Our Thoughts Are Not God’s Thoughts

Scriptures: Prov. 15:13; 17:22; 2 Cor. 10:3-5; Rom. 12:2; Phil. 4:8

Introduction:

The title of message this morning is “Tired Thinking” with a subtitle of “Our Thoughts Are Not God’s Thoughts.” This will be a two part message.

There is an old negro spiritual we sung years ago when I was a child that says “I’m tired Lord, my soul needs resting; I’m tired Lord, my soul need resting, I’m tired Lord, my soul needs resting, but I can’t stop now until my work is done.” I want you to think about this song for the next two weeks because what we decide in our minds is what our bodies will follow. Many of us are tired mentally which leads to our being tired physically. Our minds are tired resulting in thinking patterns outside of what our true potential are in Christ. If we can get back on track with how we are thinking there are many areas in our lives that will come back into balance and thus have a positive impact on our physical health.

Before I go further I want to share two stories with you. Both of these stories will demonstrate the power our minds and illustrate the truth of God’s word. The first story is about a friend of mine whom I was stationed with in the military. It was common for those serving in the military to smoke and my friend was no exception. I would often talk to him about quitting but he always smiled and told me to leave him alone so he could his enjoy his cigarette. This went on between us for years. When I was discharged from the military, we stayed in touch and I would continue to harass him about his smoking. Several years ago he suffered a stroke while he was at work. While recovering from the stroke he noticed that he no longer had a desire to smoke (and he has not touched another cigarette since.) I asked him recently if he missed smoking and he told me that not only did he not miss it, but that when he had his stroke apparently the part of his brain that influenced his smoking was affected. He did not have any withdrawals or anything from his sudden stopping of smoking; it was as if his stroke caused his brain to turn off the brain’s need for nicotine. Addiction happens in the brain so when he had his stroke, apparently the part of his brain that signaled his need for nicotine was affected and after many years of smoking, his mind shut it down. He did not have to try any methods to stop smoking as the stroke did it for him.

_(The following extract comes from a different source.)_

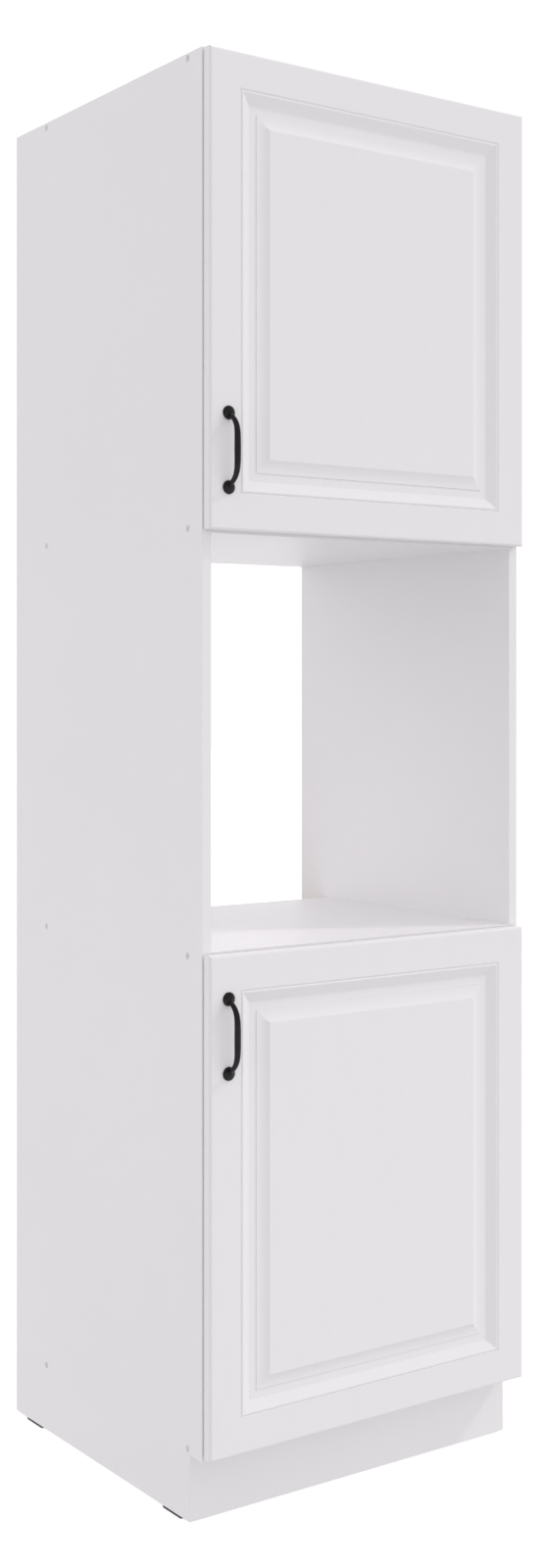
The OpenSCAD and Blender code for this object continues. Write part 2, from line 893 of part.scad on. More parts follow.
// The cup, its flange and its pin, set into the door's back
module hinge_cup() {
    difference() {
        union() {
            translate([cup_x, -door_gap - cup_depth, 0]) rod_y(cup_d / 2, cup_depth);
            translate([cup_x, -door_gap, 0]) rod_y(cup_flange_r, cup_flange_t);
            translate([cup_x + wing_in, -door_gap, -wing_h / 2]) cube([wing_w, cup_flange_t, wing_h]);
        }
        translate([cup_x, -door_gap - cup_depth + cup_wall, 0])
            rod_y(cup_d / 2 - cup_wall, cup_depth + cup_flange_t + cut);
        for (dz = [-cup_screw_z, cup_screw_z]) translate([cup_x + cup_screw_x, -door_gap - cut, dz])
            rod_y(small_screw_r + hole_clear, cup_flange_t + 2 * cut);
        // notch in the rim that the link swings through
        translate([cup_x - cup_flange_r - cut, -door_gap - notch_deep, -link_w / 2 - slot_wall])
            cube([cup_flange_r, notch_deep + cup_flange_t + cut, link_w + 2 * slot_wall]);
    }
    half = sqrt(pow(cup_d / 2 - cup_wall, 2) - pow(cup_x - link_p[0] + cup_pin_r, 2)) + cup_wall / 2;
    translate([link_p[0], link_p[1], -half]) cylinder(r = cup_pin_r, h = 2 * half);
}

module cup_screws(zs) {
    for (z = zs) at_hinge(z) for (dz = [-cup_screw_z, cup_screw_z])
        translate([cup_x + cup_screw_x, cup_flange_t - door_gap, dz])
            rotate([-90, 0, 0]) small_screw(cup_screw_l);
}

// A flat shape along x with round ends of radius r around x = from and x = to
module slot_shape(from, to, r) {
    translate([from, -r]) square([to - from, 2 * r]);
    for (x = [from, to]) translate([x, 0]) circle(r);
}

// The link, cranked to clear the cup's rim. Its slot slides on the pin in the arm's nose.
module hinge_link() {
    neck = [[0, 0], link_belly, [link_min_l - slot_half, 0]];
    half = [0, link_t / 2];
    translate([link_p[0], link_p[1], -link_w / 2]) rotate(link_angle) linear_extrude(link_w)
        difference() {
            union() {
                circle(link_eye_r);
                polygon([for (p = neck) p + half, for (i = [2, 1, 0]) neck[i] - half]);
                slot_shape(link_min_l, link_l, slot_half + slot_wall);
            }
            circle(cup_pin_r + hole_clear);
            slot_shape(link_min_l, link_l, slot_half);
        }
}

// Outline of the arm's two cheeks
module arm_cheek() {
    nose_x = nose_p[0];
    translate(nose_p) circle(nose_r);
    polygon([[arm_low_x, arm_rear_y], [arm_top_x, arm_rear_y], [arm_top_x, arm_bend_y],
             [nose_x + nose_r, door_gap], [nose_x + nose_r, nose_p[1]], [nose_x - nose_r, nose_p[1]],
             [nose_x - nose_r, door_gap], [arm_low_x, arm_low_y]]);
}

// Section of the sheet that joins the cheeks
module arm_web() {
    end_x = nose_p[0] + nose_r;
    polygon([[arm_top_x, arm_rear_y], [arm_top_x, arm_bend_y], [end_x, door_gap],
             [end_x - 2 * arm_sheet, door_gap], [arm_top_x - arm_sheet, arm_bend_y - arm_sheet],
             [arm_top_x - arm_sheet, arm_rear_y]]);
}

module hinge_arm() {
    for (z = [-arm_half_w, arm_half_w - arm_sheet]) translate([0, 0, z])
        linear_extrude(arm_sheet) arm_cheek();
    translate([0, 0, -arm_half_w]) linear_extrude(2 * arm_half_w) arm_web();
    translate([nose_p[0], nose_p[1], -arm_half_w]) cylinder(r = nose_pin_r, h = 2 * arm_half_w);
}

// The mounting plate on the side panel, with a block that the arm sits on
module hinge_plate() {
    block_half = arm_half_w - arm_sheet - edge_clear;
    difference() {
        union() {
            translate([0, plate_in - plate_base_l / 2, -plate_h / 2])
                cube([plate_base_t, plate_base_l, plate_h]);
            translate([0, plate_in - plate_block_l / 2, -block_half])
                cube([arm_top_x - arm_sheet - edge_clear, plate_block_l, 2 * block_half]);
        }
        for (dz = [-plate_pitch / 2, plate_pitch / 2]) translate([-cut, plate_in, dz])
            rod_x(plate_screw_r + hole_clear, plate_base_t + 2 * cut);
    }
}

module plate_screws(zs) {
    for (z = zs, dz = [-plate_pitch / 2, plate_pitch / 2])
        at_hinge(z + dz) translate([plate_base_t, plate_in, 0]) {
            rod_x(plate_screw_head_r, small_head_h);
            translate([-plate_screw_l, 0, 0]) rod_x(plate_screw_r, plate_screw_l);
        }
}

module hinge_plates_upper() {
    color(steel) in_unit() for (z = upper_hinge_zs) at_hinge(z) hinge_plate();
}

module hinge_plates_lower() {
    color(steel) in_unit() for (z = lower_hinge_zs) at_hinge(z) hinge_plate();
}

module plate_screws_upper() {
    color(steel) in_unit() plate_screws(upper_hinge_zs);
}

module plate_screws_lower() {
    color(steel) in_unit() plate_screws(lower_hinge_zs);
}

module hinge_arms_upper() {
    color(steel) in_unit() for (z = upper_hinge_zs) at_hinge(z) hinge_arm();
}

module hinge_arms_lower() {
    color(steel) in_unit() for (z = lower_hinge_zs) at_hinge(z) hinge_arm();
}

module hinge_links_upper() {
    color(steel) in_unit() for (z = upper_hinge_zs) at_hinge(z) hinge_link();
}

module hinge_links_lower() {
    color(steel) in_unit() for (z = lower_hinge_zs) at_hinge(z) hinge_link();
}

module hinge_cups_upper() {
    color(steel) in_unit() for (z = upper_hinge_zs) at_hinge(z) hinge_cup();
}

module hinge_cups_lower() {
    color(steel) in_unit() for (z = lower_hinge_zs) at_hinge(z) hinge_cup();
}

module cup_screws_upper() {
    color(steel) in_unit() cup_screws(upper_hinge_zs);
}

module cup_screws_lower() {
    color(steel) in_unit() cup_screws(lower_hinge_zs);
}

side_left();
side_right();
top_panel();
niche_ceiling();
niche_floor();
bottom_panel();
back_upper();
back_lower();
plinth();
plinth_brackets();
plinth_screws();
glides();
shelf_upper();
shelf_lower();
shelf_pins_upper();
shelf_pins_lower();
carcass_screws_left();
carcass_screws_right();
back_nails_upper();
back_nails_lower();
wall_brackets();
wall_bracket_screws();
hinge_plates_upper();
hinge_plates_lower();
plate_screws_upper();
plate_screws_lower();
hinge_arms_upper();
hinge_arms_lower();
hinge_links_upper();
hinge_links_lower();
hinge_cups_upper();
hinge_cups_lower();
cup_screws_upper();
cup_screws_lower();
door_upper();
door_lower();
handle_upper();
handle_lower();
handle_screws_upper();
handle_screws_lower();
bumpers_upper();
bumpers_lower();
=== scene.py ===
"""Looks of a tall oven housing unit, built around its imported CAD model. Lengths are in metres."""

import math

import bmesh
import bpy
from mathutils import Matrix, Vector


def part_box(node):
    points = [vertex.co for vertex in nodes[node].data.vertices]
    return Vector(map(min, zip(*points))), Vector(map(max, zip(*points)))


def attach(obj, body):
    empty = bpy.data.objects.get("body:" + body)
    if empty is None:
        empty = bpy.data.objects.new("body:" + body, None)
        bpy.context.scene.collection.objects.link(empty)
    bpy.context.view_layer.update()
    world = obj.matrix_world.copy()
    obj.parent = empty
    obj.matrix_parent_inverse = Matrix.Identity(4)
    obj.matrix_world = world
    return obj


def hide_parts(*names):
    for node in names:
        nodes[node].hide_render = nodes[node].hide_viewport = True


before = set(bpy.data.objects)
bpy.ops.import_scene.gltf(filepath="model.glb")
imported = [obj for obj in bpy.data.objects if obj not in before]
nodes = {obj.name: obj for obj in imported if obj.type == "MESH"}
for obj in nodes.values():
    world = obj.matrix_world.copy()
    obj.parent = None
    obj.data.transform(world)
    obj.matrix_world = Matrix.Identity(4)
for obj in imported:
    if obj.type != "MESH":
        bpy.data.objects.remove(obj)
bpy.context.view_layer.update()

MM = 0.001

# ---- Places, the same as in the CAD model ----

LEVELS = ("upper", "lower")
SIDES = (-1, 1)
CROSS_PANELS = ("top_panel", "niche_ceiling", "niche_floor", "bottom_panel")
TO_LEFT, TO_FRONT, TO_REAR, DOWN = (-1, 0, 0), (0, -1, 0), (0, 1, 0), (0, 0, -1)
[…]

My father on the other hand stopped smoking later is his life. He stopped by choice. He went through withdrawals and his mind never stopped craving the nicotine. For my father, smoking was one of the ways in which he coped with stress. When he was stressed he craved the sensation he received from smoking. After he stopped smoking, the desire to smoke was ever present with him. He told me once that he would literally dream about smoking when he was asleep. Later in his life he developed emphysema and had to use oxygen. Even when there were times when he could barely breathe he told me he still craved the cigarette. What was the difference between my father and my good friend? In the case of my friend, the stroked changed part of his brain that changed his desire to smoke. If he had not had the stroke he would probably still be smoking today. In the case of my father, he chose to stop smoking and he used his will to change his response to the impulses that were triggering his need to smoke. While his mind still craved the nicotine his spirit man overrode the impulses. He refused to give in to the request of his mind that it needed nicotine. This was not something that happened overnight and there were times when my father would slip one, but for the most part after he stopped, he faithfully fought the urge to restart.